Speaking with McDougall the energy and excitement in her voice are electric. It’s clear she has not only accepted her role of influence but found a great sense of pride and purpose in her ability to make it okay for people to be themselves. Along with the other members of Tonight Alive, she is leading a revolution of self-reliance and confidence that could very well change the course of countless lives. Perhaps even more impressively, Tonight Alive is doing all of this on their own terms, and in doing so creating the best material of their career. The future appears bright, but where could it be headed?

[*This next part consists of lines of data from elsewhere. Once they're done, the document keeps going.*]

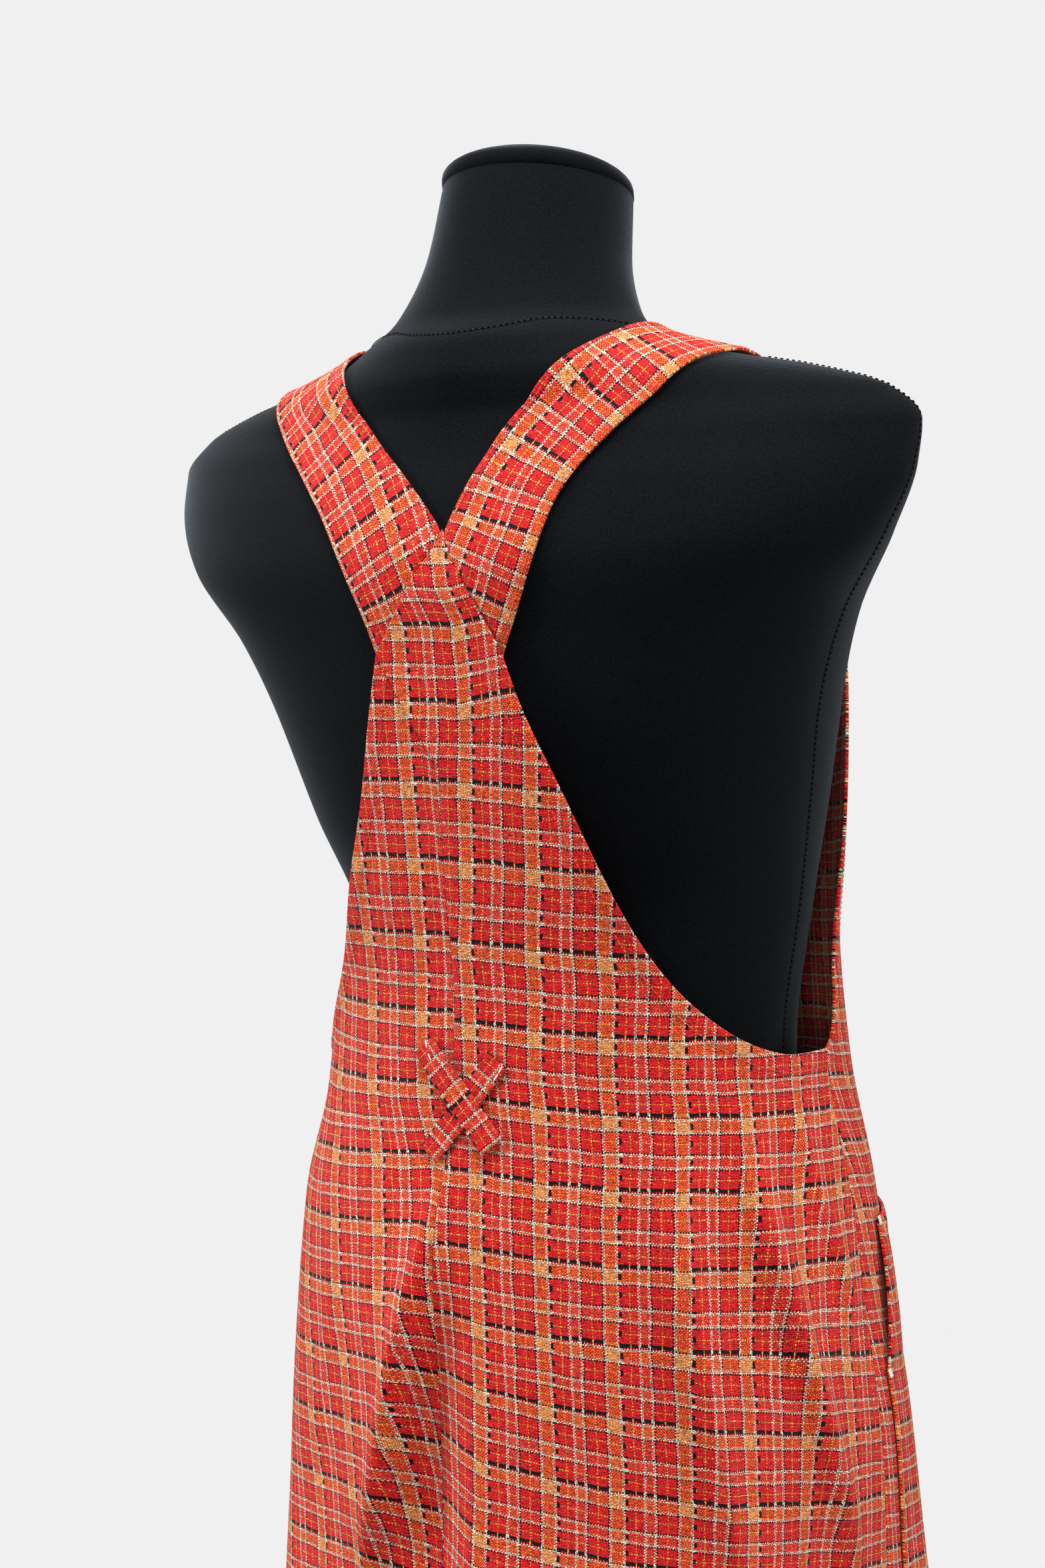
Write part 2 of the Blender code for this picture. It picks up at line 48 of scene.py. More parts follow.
SEAM_GAP = 0.0003
SEWN_GAP = 0.00004           # what is left open between two panels sewn edge to edge
CLOTH = 0.0013
STRAP_CLOTH = 0.0022
STRAP_LIFT = 0.0016
TAB_CLOTH = 0.0016
TURNED_IN = 0.0105           # how wide an edge is turned in and stitched down
TURNED_EXTRA = 0.0009        # how much thicker the turned edge is
STITCH_INSET = 0.0015        # how far inside the turned width the topstitching runs
STITCH_DIP = 0.0007
STITCH_DIP_WIDTH = 0.0009
SEAM_DIP = 0.0005
SEAM_DIP_WIDTH = 0.0020
WEDGE_SEAM_RISE = 0.0013
WEDGE_SEAM_WIDTH = 0.006
PANEL_STEP = 0.0055          # mesh step of the front and the pockets

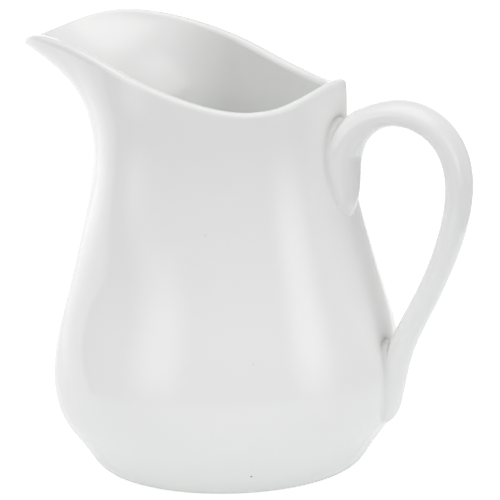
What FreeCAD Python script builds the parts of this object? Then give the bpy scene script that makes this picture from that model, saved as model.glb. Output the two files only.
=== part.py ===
"""Glazed porcelain sauce jug: pear-shaped body, saddle rim with a broad spout, strap handle.

+Z is up, the spout points to -X, the handle to +X. The origin is on the body's axis,
in the plane that the foot ring stands on. All lengths are millimetres.
"""
import FreeCAD, Part
import math
import os
import Sketcher
from FreeCAD import Placement, Rotation, Vector

os.makedirs("parts", exist_ok=True)
doc = FreeCAD.newDocument("sauce_jug")
sizes = doc.addObject("Spreadsheet::Sheet", "sizes")

# Body stations from the foot up: name, level, radius of the round, reach of the spout
STATIONS = [
    ("foot", 0.0, 35.9, 0.0),
    ("toe", 0.8, 37.3, 0.0),
    ("heel", 5.0, 40.4, 0.0),
    ("base", 11.0, 44.8, 0.0),
    ("swell", 18.0, 48.1, 0.0),
    ("belly", 27.0, 48.9, 0.0),
    ("flank", 39.0, 46.9, 0.0),
    ("body", 53.0, 42.8, 0.3),
    ("shoulder", 67.0, 38.9, 1.1),
    ("waist", 80.0, 35.9, 3.3),
    ("neck", 92.0, 34.5, 4.8),
    ("collar", 102.0, 34.3, 7.6),
    ("chin", 110.0, 33.7, 14.3),
    ("lip", 117.0, 33.1, 24.4),
    ("brim", 125.0, 32.2, 33.0),
]

# Saddle line of the rim from the spout to the handle: name, place along X, height
RIM = [
    ("start", -70.0, 111.3),
    ("tip", -60.0, 115.6),
    ("beak", -48.0, 121.2),
    ("crest", -34.0, 121.2),
    ("slope", -18.0, 116.7),
    ("middle", 0.0, 109.5),
    ("dip", 14.0, 105.1),
    ("low", 24.0, 104.6),
    ("rise", 31.0, 108.0),
    ("tab", 36.0, 115.0),
]

# Handle stations from the upper root to the lower: along X, height, half width, half thickness
STRAP = [
    (35.6, 69.8, 2.2, 1.2),
    (35.6, 76.0, 6.2, 3.6),
    (35.4, 83.7, 8.8, 4.2),
    (36.3, 90.7, 9.6, 4.3),
    (40.2, 96.8, 8.4, 4.2),
    (46.6, 100.5, 6.8, 3.6),
    (54.3, 101.1, 6.2, 3.6),
    (62.1, 97.8, 6.0, 3.6),
    (67.3, 91.1, 5.9, 3.5),
    (69.0, 81.7, 5.8, 3.5),
    (67.4, 70.9, 5.7, 3.4),
    (63.5, 59.6, 5.5, 3.2),
    (58.1, 48.2, 5.3, 3.2),
    (52.2, 36.4, 5.3, 3.4),
    (48.6, 23.0, 5.3, 3.5),
    (47.6, 18.2, 5.0, 3.0),
    (44.4, 14.9, 2.8, 1.1),
]

SINGLE = [
    ("wall", 3.8),               # porcelain thickness all over, handle apart
    ("spout_start", 55.0),       # level where the spout begins to draw out of the round
    ("mouth_side", 1.05),        # widening of the mouth to both sides
    ("cheek_share", 0.97),       # part of the reach that the spout's two cheeks take
    ("cheek_pinch", 0.5),        # how far the cheeks close in halfway up the spout
    ("cheek_flare", 0.25),       # how far they open again at the brim
    ("side_fill", 0.27),         # swelling of the sides towards the spout
    ("foot_width", 4.0),         # width of the foot ring
    ("foot_rounding", 1.2),      # inner edge of the foot ring
    ("foot_depth", 2.6),         # height of the recess inside the foot ring
    ("floor_thickness", 4.6),    # floor between the recess and the inside
    ("floor_rounding", 8.0),     # inside corner between floor and wall
    ("rim_rounding", 1.3),       # both edges of the rim
    ("root_rounding", 1.0),      # joint between handle and body
]

POLES = 12                                              # control points round one outline
TURN = 2 * math.pi / POLES
POLE_RATIO = 1 / (2 / 3 + math.cos(TURN) / 3)           # control point radius for a unit round
INSET_STEPS = 2 * POLES                                 # points that carry an outline's inner curve


def fillSheet():
    """Write every driving size into the sheet, one named cell to a row."""
    rows = []
    for name, level, round_radius, reach in STATIONS:
        rows += [(name + "_level", level), (name + "_round", round_radius), (name + "_reach", reach)]
    for name, place, height in RIM:
        rows += [("rim_" + name + "_place", place), ("rim_" + name + "_height", height)]
    for number, (out, up, half_width, half_thick) in enumerate(STRAP):
        strap = "strap_%d_" % number
        rows += [(strap + "out", out), (strap + "up", up)]
        rows += [(strap + "width", half_width), (strap + "thick", half_thick)]
    rows += SINGLE
    for row, (alias, value) in enumerate(rows, start=1):
        sizes.set("A%d" % row, alias.replace("_", " "))
        sizes.set("B%d" % row, str(value))
        sizes.setAlias("B%d" % row, alias)
    doc.recompute()


def size(alias):
    return float(sizes.get(alias))


def outline(level, round_radius, reach):
    """Control points of one level outline, from the handle side round by +Y to the spout and back."""
    drawn = max(level - size("spout_start"), 0) / (size("brim_level") - size("spout_start"))
    halfway = 4 * drawn * (1 - drawn)
    side = 1 + (size("mouth_side") - 1) * drawn
    fading = min(3 * drawn, 1)
    pinch = (size("cheek_pinch") * halfway - size("cheek_flare") * (1 - halfway)) * fading
    points = []
    for pole in range(POLES):
        turn = pole * TURN
        x = round_radius * POLE_RATIO * math.cos(turn)
        y = round_radius * POLE_RATIO * math.sin(turn) * side
        steps_from_spout = abs(pole - POLES // 2)
        if steps_from_spout == 0:
            x -= reach
        elif steps_from_spout == 1:
            x -= reach * size("cheek_share")
            y *= 1 - pinch
        elif steps_from_spout == 2:
            y *= 1 + size("side_fill") * fading
        points.append(Vector(x, y, 0))
    return points


def smoothCurve(points):
    """Closed cubic curve steered by an outline's control points."""
    curve = Part.BSplineCurve()
    curve.buildFromPolesMultsKnots(points, [1] * (POLES + 1), list(range(POLES + 1)), True, 3)
    return curve


def insetCurve(lower, middle, upper, rise):
    """Closed curve so far inside an outline that the wall is even where it slopes to the next ones."""
    below, here, above = (smoothCurve(points) for points in (lower, middle, upper))
    points = []
    for step in range(INSET_STEPS):
        place = here.FirstParameter + POLES * step / INSET_STEPS
        along = here.tangent(place)[0]
        outward = Vector(along.y, -along.x, 0)
        slope = (above.value(place) - below.value(place)).dot(outward) / rise
        points.append(here.value(place) - outward * size("wall") * math.sqrt(1 + slope ** 2))
    curve = Part.BSplineCurve()
    curve.interpolate(Points=points, PeriodicFlag=True, Parameters=list(range(INSET_STEPS + 1)))
    return curve


def plane(body, role):
    return [face for face in body.Origin.OriginFeatures if face.Role == role][0]


def newSketch(body, name, role):
    sketch = body.newObject("Sketcher::SketchObject", name)
    sketch.AttachmentSupport = [(plane(body, role), "")]
    sketch.MapMode = "FlatFace"
    return sketch


def addLevel(body, name, level_expression, curve):
    """Sketch at a level that holds one closed curve."""
    sketch = newSketch(body, name, "XY_Plane")
    sketch.addGeometry(curve)
    sketch.setExpression("AttachmentOffset.Base.z", level_expression)
    return sketch


def addLoft(body, kind, name, sketches):
    loft = body.newObject(kind, name)
    loft.Profile = sketches[0]
    loft.Sections = [(sketch, [""]) for sketch in sketches[1:]]
    return loft


def addOval(body, number):
    """Oval across the handle at one station, turned to face along the handle's path."""
    last = len(STRAP) - 1
    here = "sizes.strap_%d_" % number
    before = "sizes.strap_%d_" % max(number - 1, 0)
    after = "sizes.strap_%d_" % min(number + 1, last)
    sketch = newSketch(body, "strap_oval_%d" % number, "XY_Plane")
    oval = sketch.addGeometry(Part.Ellipse(Vector(0, 6, 0), Vector(3, 0, 0), Vector(0, 0, 0)))
    sketch.exposeInternalGeometry(oval)
    across, through = oval + 1, oval + 2
    sketch.addConstraint(Sketcher.Constraint("Coincident", oval, 3, -1, 1))
    sketch.addConstraint(Sketcher.Constraint("Vertical", across))
    for line, alias in ((across, "width"), (through, "thick")):
        limit = sketch.addConstraint(Sketcher.Constraint("Distance", line, 2 * size("wall")))
        sketch.setExpression("Constraints[%d]" % limit, "2 * " + here + alias)
    sketch.AttachmentOffset = Placement(Vector(), Rotation(Vector(0, 1, 0), 1))
    sketch.setExpression("AttachmentOffset.Base.x", here + "out")
    sketch.setExpression("AttachmentOffset.Base.z", here + "up")
    run = "%sout - %sout" % (after, before)
    climb = "%sup - %sup" % (after, before)
    sketch.setExpression("AttachmentOffset.Rotation.Angle", "atan2(%s; %s)" % (run, climb))
    return sketch


def addFillet(body, base, name, edges, radius_expression):
    """Round the chosen edges of the base feature."""
    numbers = [n for n, edge in enumerate(base.Shape.Edges, start=1) if edges(edge.BoundBox, edge.Length)]
    fillet = body.newObject("PartDesign::Fillet", name)
    fillet.Base = (base, ["Edge%d" % n for n in numbers])
    fillet.setExpression("Radius", radius_expression)
    doc.recompute()
    return fillet


fillSheet()
jug = doc.addObject("PartDesign::Body", "jug")
jug.Label = "jug"
names = [name for name, *_ in STATIONS]
levels = [size(name + "_level") for name in names]
outlines = [outline(size(name + "_level"), size(name + "_round"), size(name + "_reach")) for name in names]

# Solid body through the outline at each station
sketches = []
for name, points in zip(names, outlines):
    sketches.append(addLevel(jug, name + "_outline", "sizes." + name + "_level", smoothCurve(points)))
addLoft(jug, "PartDesign::AdditiveLoft", "pear", sketches)
doc.recompute()

# Strap handle through an oval at each of its stations
strap = addLoft(jug, "PartDesign::AdditiveLoft", "strap", [addOval(jug, n) for n in range(len(STRAP))])
doc.recompute()


def isRoot(box, length):
    """The handle's two joint lines lie within the body's outline, clear of foot and brim."""
    within_body = 0 < box.XMin and box.XMax < size("belly_round")
    return within_body and size("heel_level") < box.ZMin and box.ZMax < size("rim_low_height")


roots = addFillet(jug, strap, "roots", isRoot, "sizes.root_rounding")

# Inside: the body's outlines moved in by the wall, from the floor up
floor_level = size("foot_depth") + size("floor_thickness")
above_floor = [n for n, level in enumerate(levels) if level > floor_level + 1]
first = above_floor[0]
share = (floor_level - levels[first - 1]) / (levels[first] - levels[first - 1])
floor_points = [a + (b - a) * share for a, b in zip(outlines[first - 1], outlines[first])]
rise = levels[first] - levels[first - 1]
floor_curve = insetCurve(outlines[first - 1], floor_points, outlines[first], rise)
sketches = [addLevel(jug, "floor_inside", "sizes.foot_depth + sizes.floor_thickness", floor_curve)]
for n in above_floor:
    lower, upper = n - 1, min(n + 1, len(levels) - 1)
    curve = insetCurve(outlines[lower], outlines[n], outlines[upper], levels[upper] - levels[lower])
    sketches.append(addLevel(jug, names[n] + "_inside", "sizes." + names[n] + "_level", curve))
cavity = addLoft(jug, "PartDesign::SubtractiveLoft", "cavity", sketches)
doc.recompute()


def isFloorCorner(box, length):
    return abs(box.ZMin - floor_level) < 0.01 and abs(box.ZMax - floor_level) < 0.01


hollow = addFillet(jug, cavity, "floor_corner", isFloorCorner, "sizes.floor_rounding")

# Saddle rim: everything above the rim line goes, handle apart
saddle = newSketch(jug, "saddle_line", "XZ_Plane")
line = [Vector(size("rim_" + n + "_place"), size("rim_" + n + "_height"), 0) for n, *_ in RIM]
curve = Part.BSplineCurve()
curve.interpolate(line)
top = size("brim_level") + size("wall")
corners = [line[-1], Vector(line[-1].x, top, 0), Vector(line[0].x, top, 0), line[0]]
saddle.addGeometry([curve] + [Part.LineSegment(a, b) for a, b in zip(corners, corners[1:])])
rim_cut = jug.newObject("PartDesign::Pocket", "saddle")
rim_cut.Profile = saddle
rim_cut.SideType = "Symmetric"
rim_cut.setExpression("Length", "4 * sizes.belly_round")
doc.recompute()


def isRim(box, length):
    """The saddle's inner and outer line run round the whole mouth, above the handle."""
    return box.ZMin > size("collar_level") and length > 4 * size("brim_round")


rim = addFillet(jug, rim_cut, "rim", isRim, "sizes.rim_rounding")

# Foot ring: a shallow recess underneath, its edge rounded
recess_sketch = newSketch(jug, "recess_circle", "XY_Plane")
circle = recess_sketch.addGeometry(Part.Circle(Vector(0, 0, 0), Vector(0, 0, 1), size("foot_round") / 2))
recess_sketch.addConstraint(Sketcher.Constraint("Coincident", circle, 3, -1, 1))
limit = recess_sketch.addConstraint(Sketcher.Constraint("Radius", circle, size("foot_round") / 2))
recess_sketch.setExpression("Constraints[%d]" % limit, "sizes.foot_round - sizes.foot_width")
recess = jug.newObject("PartDesign::Pocket", "recess")
recess.Profile = recess_sketch
recess.Reversed = True
recess.setExpression("Length", "sizes.foot_depth")
doc.recompute()


def isRecessEdge(box, length):
    return box.ZMax < 0.01 and box.ZMin > -0.01 and box.XMax < size("foot_round") - size("foot_width") / 2


foot = addFillet(jug, recess, "foot_edge", isRecessEdge, "sizes.foot_rounding")

# Nothing is written unless every object built and the pot came out whole
failed = [o.Name for o in doc.Objects if "Invalid" in o.State or "Error" in o.State]
if failed:
    raise RuntimeError("not built: " + ", ".join(failed))
if recess.Shape.Volume > rim.Shape.Volume - 1:
    raise RuntimeError("the recess under the foot cut nothing")
shape = jug.Shape
if shape.isNull() or not shape.isValid() or len(shape.Solids) != 1:
    raise RuntimeError("the jug isn't one sound solid")
shape.exportStep("parts/" + jug.Label + ".step")
box = shape.BoundBox
print("jug", round(box.XLength, 1), round(box.YLength, 1), round(box.ZLength, 1), "mm,")
print("porcelain", round(shape.Volume / 1000, 1), "cm3")
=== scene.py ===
import math

import bpy
from mathutils import Matrix, Vector

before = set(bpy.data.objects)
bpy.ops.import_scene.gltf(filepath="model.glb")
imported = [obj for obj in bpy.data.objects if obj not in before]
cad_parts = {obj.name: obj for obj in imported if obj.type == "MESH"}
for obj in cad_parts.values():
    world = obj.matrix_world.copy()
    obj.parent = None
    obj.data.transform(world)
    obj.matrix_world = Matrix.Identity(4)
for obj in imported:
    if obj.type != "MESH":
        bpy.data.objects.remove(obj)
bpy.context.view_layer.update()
scene = bpy.context.scene
mm = 0.001
upwards = Vector((0, 0, 1))


# Shader helpers
def makeMaterial(name):
    material = bpy.data.materials.new(name)
    material.use_nodes = True
    tree = material.node_tree
    return material, tree, tree.nodes["Principled BSDF"]


def fill(tree, socket, value):  # a plain value is set on the socket, an output is linked to it
    if isinstance(value, bpy.types.NodeSocket):
        tree.links.new(value, socket)
    else:
        socket.default_value = value


def addMath(tree, operation, *values):
    node = tree.nodes.new("ShaderNodeMath")
    node.operation = operation
    for socket, value in zip(node.inputs, values):
        fill(tree, socket, value)
    return node.outputs[0]


def addVectorMath(tree, operation, vector, fixed):
    node = tree.nodes.new("ShaderNodeVectorMath")
    node.operation = operation
    tree.links.new(vector, node.inputs[0])
    node.inputs[1].default_value = fixed
    return node.outputs["Value"]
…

“You know,” McDougall begins, “what I want out of this year is something I’ve already had before. I wanna experience it more consistently. I remember at the end of 2016, when we were on tour with Sleeping With Sirens, it wasn’t that it was any kind of special occasion, that tour, but I was just in the flow and I was up there every night speaking my truth and sharing my soul and just being honest with people and letting the music work through me. I felt that very vividly and consciously every single night. Even though that sounds like a really long time ago, basically after that tour, we started writing Underworld and then only toured half that year in the UK and Australia. So that was… I don’t know, I also felt it in November when we played some shows, like 7 dates in Australia, it was just that connected feeling again. I just know that in the past experience and music and things like that I didn’t feel that consistently, and I guess I want to go into this year just in that mode of like “I am free and because I’m free, others can be free too if they choose.”

Underworld is available now worldwide.